Shahan Shahnour (August 3, 1903, Istanbul - August 20, 1974, Saint-Raphaël), Շահան Շահնուր, French transliteration Chahan Chahnour), who signed his French language writings as Armen Lubin (Արմէն Լիւպէն) was a French-Armenian writer and poet. He is considered a renowned Diasporan author in the Western Armenian tradition with his own style of writing.

==Biography==
Shahan Shahnour was born Shahnour Kerestejian in a suburb of Constantinople (Istanbul), Ottoman Empire. He graduated from Berberian High School in 1921 and started contributing to "Vosdan" paper, mostly with translations.

In 1923, he moved to Paris, where he worked as a photographer, and in 1929 published his first novel, Retreat Without Song, after a serialized publication in the Harach newspaper of Paris (it is translated into several languages). In 1933 he published his second book, also written in Armenian, The Betrayal of the Gods, a collection of short stories.

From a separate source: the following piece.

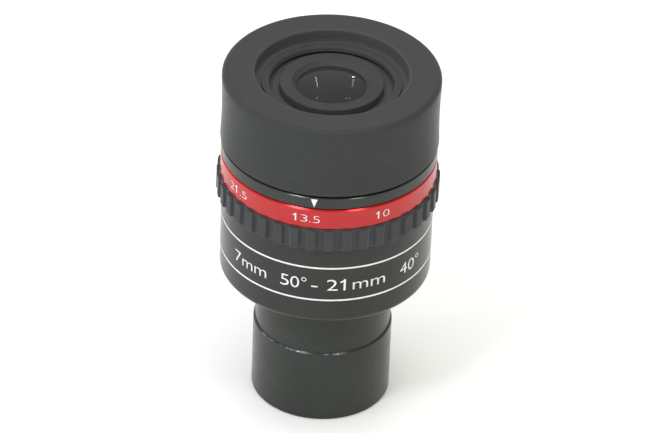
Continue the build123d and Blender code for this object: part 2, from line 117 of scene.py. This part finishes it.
# ---------------------------------------------------------------- finish
CHAMFER = 0.35 * MM               # on the upper edge of the barrel's full diameter
RIM_HEIGHT = 18.55 * MM           # that edge's height
# Stretches of the barrel rim's chamfer painted bright: rubbed-through metal and a painted highlight of the
# lamps.
WEAR_AND_GLINT_STRETCHES = (                # start and end in degrees
    (-55.0, -36.0), (-31.0, -7.0), (8.0, 14.0), (16.0, 24.0),
)
THREAD_PITCH = 0.6 * MM           # filter thread
THREAD_ROOT = 14.21 * MM
THREAD_CREST = 13.93 * MM
THREAD_FROM = 0.35 * MM
THREAD_TURNS = 6
THREAD_STEPS = 96                 # divisions of one turn
THREAD_HALF = 0.42 * THREAD_PITCH  # half the width of the ridge at its root
THREAD_FLAT = 0.15                # crest width over root width
RING_STEPS = 256                  # divisions of a painted line
LENS_STEPS = 160                  # divisions of the eye lens round the axis and across its dome
LENS_RINGS = 28
LENS_BACK_STRIDE = 9              # the flat back has one ring for this many of the dome's
CORNER = radians(35)              # edges sharper than this stay crisp
EYE_LENS_SAG = 1.1 * MM           # how far the dome rises above its rim
LEDGE_RADIUS = 14.0 * MM          # hole in the eyecup's ledge
CHANNEL_RADIUS = 15.7 * MM        # inner edge of the channel round the ledge
MOUTH_RADIUS = 17.25 * MM         # the eyecup's mouth and the round on its edge
MOUTH_ROUND = 0.4 * MM
CELL_RADIUS = 11.7 * MM           # outer wall of the eye cell
BEVEL_RADIUS = 8.9 * MM           # outer edge of the eye cell's bevel

EDGE = 0.02 * MM                  # width of the step between two finishes of one node
SOFT = (0.3, 0.7)                 # range of a noise that fades evenly from one finish to another
BLAST = 0.004 * MM                # depth of the blasted grain on anodised metal
FINE_GRAIN = 0.004 * MM           # and of the grain on paint, bare metal and small parts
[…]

In 1937, he fell victim to the bone disease osteolysis, which disabled him and caused him much pain and suffering for the rest of his life, mostly spent in hospitals after he lost his home in 1939.

In 1945, having partially recovered from his illness, he started writing in French under the name Armen Lubin, and from then on he was acclaimed as a French poet and received several literary awards. He published in French several collections of poetry: The Furtive Passer-by, Sacred Patience, The Nightly Transport, The High Cage, and Fire With Fire.

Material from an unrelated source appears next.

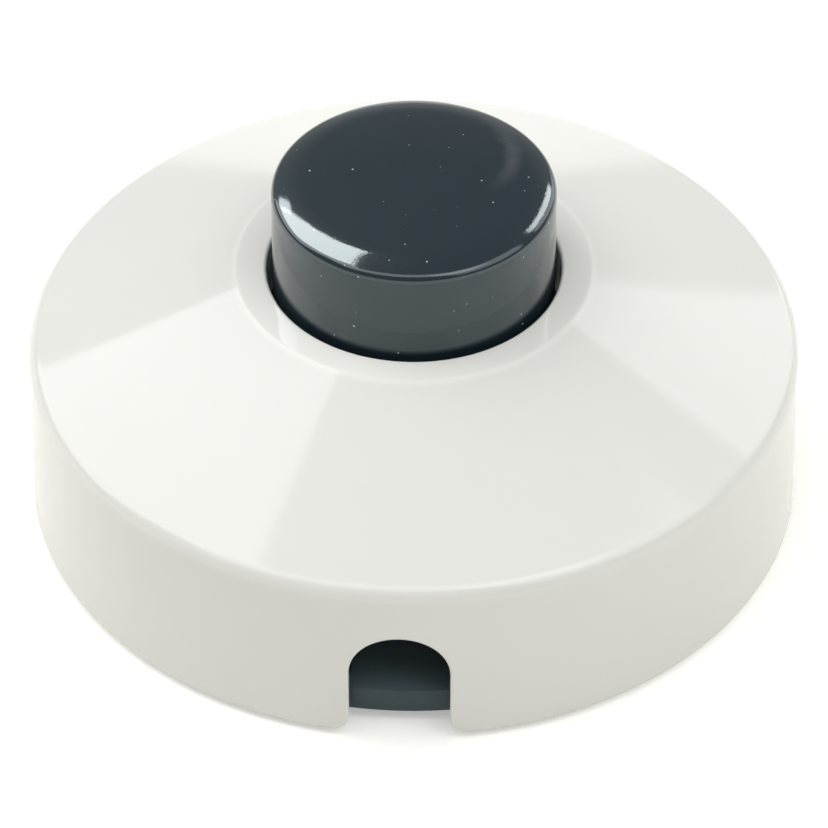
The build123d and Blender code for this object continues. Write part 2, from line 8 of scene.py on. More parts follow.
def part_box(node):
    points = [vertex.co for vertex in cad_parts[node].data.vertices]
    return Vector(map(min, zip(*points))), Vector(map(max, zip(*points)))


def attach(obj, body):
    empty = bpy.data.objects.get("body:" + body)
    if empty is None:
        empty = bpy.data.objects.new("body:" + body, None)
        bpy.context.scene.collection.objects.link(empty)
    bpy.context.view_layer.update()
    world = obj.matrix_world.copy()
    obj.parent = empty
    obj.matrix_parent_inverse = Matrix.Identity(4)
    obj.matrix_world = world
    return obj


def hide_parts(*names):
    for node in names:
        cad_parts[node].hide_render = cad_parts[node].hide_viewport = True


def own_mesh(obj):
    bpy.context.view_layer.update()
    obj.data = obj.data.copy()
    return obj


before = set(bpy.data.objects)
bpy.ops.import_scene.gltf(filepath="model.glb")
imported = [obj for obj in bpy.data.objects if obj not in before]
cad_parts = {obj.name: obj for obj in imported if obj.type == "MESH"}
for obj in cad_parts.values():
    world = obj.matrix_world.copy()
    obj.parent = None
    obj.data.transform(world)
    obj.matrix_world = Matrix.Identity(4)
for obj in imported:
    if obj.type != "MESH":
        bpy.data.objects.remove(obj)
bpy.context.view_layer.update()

bpy.context.scene.view_settings.view_transform = "Standard"
mm = 0.001

# Base: the dark moulded tray that everything inside stands on. One injection moulding with a raised
# rim, sills and towers for the cord clamps, and pockets underneath for the feet. Its shape is the
# frame's own, so it only gets soft moulded edges, its plastic, and painted light on its sills: a paler
# tone that lifts the shade the cover casts into the cord entries.


def add_node(tree, kind, inputs=(), **settings):
    """Adds a node. inputs maps a socket to a value, or to the output of another node that feeds it."""
    new = tree.nodes.new(kind)
    for name, value in settings.items():
        setattr(new, name, value)
    for socket, value in dict(inputs).items():
        if isinstance(value, bpy.types.NodeSocket):
            tree.links.new(value, new.inputs[socket])
        else:
            new.inputs[socket].default_value = value
    return new


def effect_group(name, inputs, outputs):
    """Empty shader node group with float inputs, given as name and usual value, and named outputs."""
    tree = bpy.data.node_groups.new(name, "ShaderNodeTree")
    for socket, value in inputs.items():
        new = tree.interface.new_socket(socket, in_out="INPUT", socket_type="NodeSocketFloat")
        new.default_value = value
    for socket in outputs:
        tree.interface.new_socket(socket, in_out="OUTPUT", socket_type="NodeSocketFloat")
    return tree, tree.nodes.new("NodeGroupInput").outputs, tree.nodes.new("NodeGroupOutput").inputs


def orange_peel_group():
    """Faint waves that a polished mould leaves in plastic: broad noise for flow, finer noise for peel."""
    tree, given, made = effect_group(
        "orange_peel", {"Waves per metre": 900.0, "Flow share": 0.5}, ["Height"]
    )
    place = add_node(tree, "ShaderNodeTexCoord").outputs["Object"]
    peel = add_node(
        tree,
        "ShaderNodeTexNoise",
        {"Vector": place, "Scale": given["Waves per metre"], "Detail": 1.5, "Roughness": 0.45},
    )
    broad = add_node(
        tree, "ShaderNodeMath", {0: given["Waves per metre"], 1: 0.18}, operation="MULTIPLY"
    )
    flow = add_node(
        tree,
        "ShaderNodeTexNoise",
        {"Vector": place, "Scale": broad.outputs[0], "Detail": 1.0, "Roughness": 0.4},
    )
    mixed = add_node(
        tree,
        "ShaderNodeMix",
        {0: given["Flow share"], 2: peel.outputs["Fac"], 3: flow.outputs["Fac"]},
    )
    tree.links.new(mixed.outputs[0], made["Height"])
    return tree


def specks_group():
    """Sparse specks: a share of Voronoi cells shows a dot near its middle, with a soft edge."""
    tree, given, made = effect_group(
        "specks", {"Cells per metre": 500.0, "Share": 0.05, "Dot size": 0.18}, ["Mask"]
    )
    place = add_node(tree, "ShaderNodeTexCoord").outputs["Object"]
    cells = add_node(
        tree, "ShaderNodeTexVoronoi", {"Vector": place, "Scale": given["Cells per metre"]}
    )
    lot = add_node(tree, "ShaderNodeSeparateColor", {0: cells.outputs["Color"]})
    chosen = add_node(
        tree, "ShaderNodeMath", {0: lot.outputs[0], 1: given["Share"]}, operation="LESS_THAN"
    )
    sized = add_node(
        tree, "ShaderNodeMath", {0: given["Dot size"], 1: lot.outputs[1]}, operation="MULTIPLY"
    )
    dot = add_node(
        tree,
        "ShaderNodeMapRange",
        {"Value": cells.outputs["Distance"], "From Min": sized.outputs[0], "From Max": 0.0},
    )
    mask = add_node(
        tree, "ShaderNodeMath", {0: dot.outputs[0], 1: chosen.outputs[0]}, operation="MULTIPLY"
    )
    tree.links.new(mask.outputs[0], made["Mask"])
    return tree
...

In 1962, a collection of his Armenian works was printed in Yerevan in Soviet Armenia by the Armenian State Press. Several collections of his Armenian essays were published from 1958 to 1973, including Two Red Notebooks (1967) and The Open Register (1971).

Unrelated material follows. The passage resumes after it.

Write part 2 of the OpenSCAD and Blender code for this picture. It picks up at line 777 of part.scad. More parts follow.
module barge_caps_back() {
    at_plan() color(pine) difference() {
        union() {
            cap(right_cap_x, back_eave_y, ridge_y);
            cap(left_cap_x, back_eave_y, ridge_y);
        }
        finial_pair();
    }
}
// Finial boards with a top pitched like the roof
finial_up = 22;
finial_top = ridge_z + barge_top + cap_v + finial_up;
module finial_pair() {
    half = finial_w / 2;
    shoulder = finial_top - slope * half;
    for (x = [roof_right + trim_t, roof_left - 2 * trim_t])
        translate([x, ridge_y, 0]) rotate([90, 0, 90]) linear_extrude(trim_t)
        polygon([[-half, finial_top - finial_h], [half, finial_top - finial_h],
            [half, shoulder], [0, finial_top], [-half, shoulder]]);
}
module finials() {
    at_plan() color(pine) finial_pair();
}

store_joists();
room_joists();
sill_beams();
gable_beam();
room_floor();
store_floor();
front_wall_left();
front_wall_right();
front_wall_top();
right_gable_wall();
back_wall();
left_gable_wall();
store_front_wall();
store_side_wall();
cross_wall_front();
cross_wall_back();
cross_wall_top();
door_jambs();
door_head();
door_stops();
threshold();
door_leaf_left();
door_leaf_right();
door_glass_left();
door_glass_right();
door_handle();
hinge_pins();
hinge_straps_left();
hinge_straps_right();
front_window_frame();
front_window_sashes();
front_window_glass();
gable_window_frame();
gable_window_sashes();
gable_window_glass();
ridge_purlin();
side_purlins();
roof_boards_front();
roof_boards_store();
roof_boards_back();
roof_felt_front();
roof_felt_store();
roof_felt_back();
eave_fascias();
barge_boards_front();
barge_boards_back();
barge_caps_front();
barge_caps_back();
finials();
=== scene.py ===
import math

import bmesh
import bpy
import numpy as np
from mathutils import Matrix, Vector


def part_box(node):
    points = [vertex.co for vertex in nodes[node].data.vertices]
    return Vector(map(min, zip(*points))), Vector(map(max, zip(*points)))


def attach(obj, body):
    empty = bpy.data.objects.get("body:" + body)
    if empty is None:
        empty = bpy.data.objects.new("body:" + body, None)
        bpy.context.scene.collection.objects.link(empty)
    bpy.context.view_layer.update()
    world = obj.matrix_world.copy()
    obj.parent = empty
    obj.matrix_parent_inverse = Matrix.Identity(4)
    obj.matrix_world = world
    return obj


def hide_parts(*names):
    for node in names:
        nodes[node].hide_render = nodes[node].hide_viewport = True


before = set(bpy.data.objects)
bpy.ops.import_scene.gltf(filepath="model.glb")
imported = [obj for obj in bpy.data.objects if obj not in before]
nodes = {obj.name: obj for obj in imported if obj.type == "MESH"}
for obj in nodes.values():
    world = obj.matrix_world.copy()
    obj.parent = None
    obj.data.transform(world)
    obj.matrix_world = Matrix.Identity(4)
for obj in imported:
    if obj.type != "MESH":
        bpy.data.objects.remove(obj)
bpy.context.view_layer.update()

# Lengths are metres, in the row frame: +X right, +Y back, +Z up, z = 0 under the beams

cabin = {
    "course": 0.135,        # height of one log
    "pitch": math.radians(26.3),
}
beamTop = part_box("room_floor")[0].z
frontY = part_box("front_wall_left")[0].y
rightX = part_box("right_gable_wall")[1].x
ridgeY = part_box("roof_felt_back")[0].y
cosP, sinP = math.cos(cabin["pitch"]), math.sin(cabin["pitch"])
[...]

Shahnour died on August 20, 1974, in the hospital of Saint-Raphaël, in southern France. He is buried in Père Lachaise Cemetery.

==Books==
Shahnour, Shahan.
- Նահանջը առանց երգի [Retreat without Song] (Paris: Masis, 1929).
- Յարալէզներուն դաւաճանութիւնը [The Betrayal of the Gods] (Paris: Der-Hagopian, 1933)
- Թերթիս կիրակնօրեայ թիւը [The Sunday Issue of Our Paper] (Beirut: Krikor Keusseyan, 1958)
- Զոյգ մը կարմիր տետրակներ [A Pair of Red Notebooks] (Beirut, 1967)
- Ազատն Կոմիտաս [Gomidas the Freeman] (Paris: Haratch, 1970)
- Բաց տոմարը [The Open Register] (Paris: Haratch, 1971)
- Կրակը կողքիս [The Fire in My Flank] (Paris: Haratch, 1973)
- Երկեր [Works], 2 vols. (Yerevan: Sovetakan Grogh, 1982-1983)
- Թատերական պատկերներ [Theatrical Scenes] (Beirut: Shirak, 1986)
- Սիրտ սրտի [Heart to Heart] (Paris: Haratch, 1995)
- Retreat without Song, trans. Mischa Kudian (London: Mashtots Press, 1982).
- The Tailor's Visitors, trans. Mischa Kudian (London: Mashtots Press, 1984).

Lubin, Armen.
- Le passager clandestin [The Furtive Passer-by] (Paris: Gallimard, 1946).
- Sainte patience; poemes [Sacred Patience: Poems] (Paris: Gallimard, 1951).
- Transfert nocturne [The Nightly Transfer] (Paris: Gallimard, 1955).
- Les hautes terrasses; poemes [The High Cage: Poems] (Paris: Gallimard, 1957).
- Feux contre feux [Fire against Fire] (Paris: B. Grasset, 1968).
- Les logis provisoires (Mortemart: Rougerie, 1983).
- L'etranger [The Foreigner] (Troyes: Cahiers Bleus, 1984).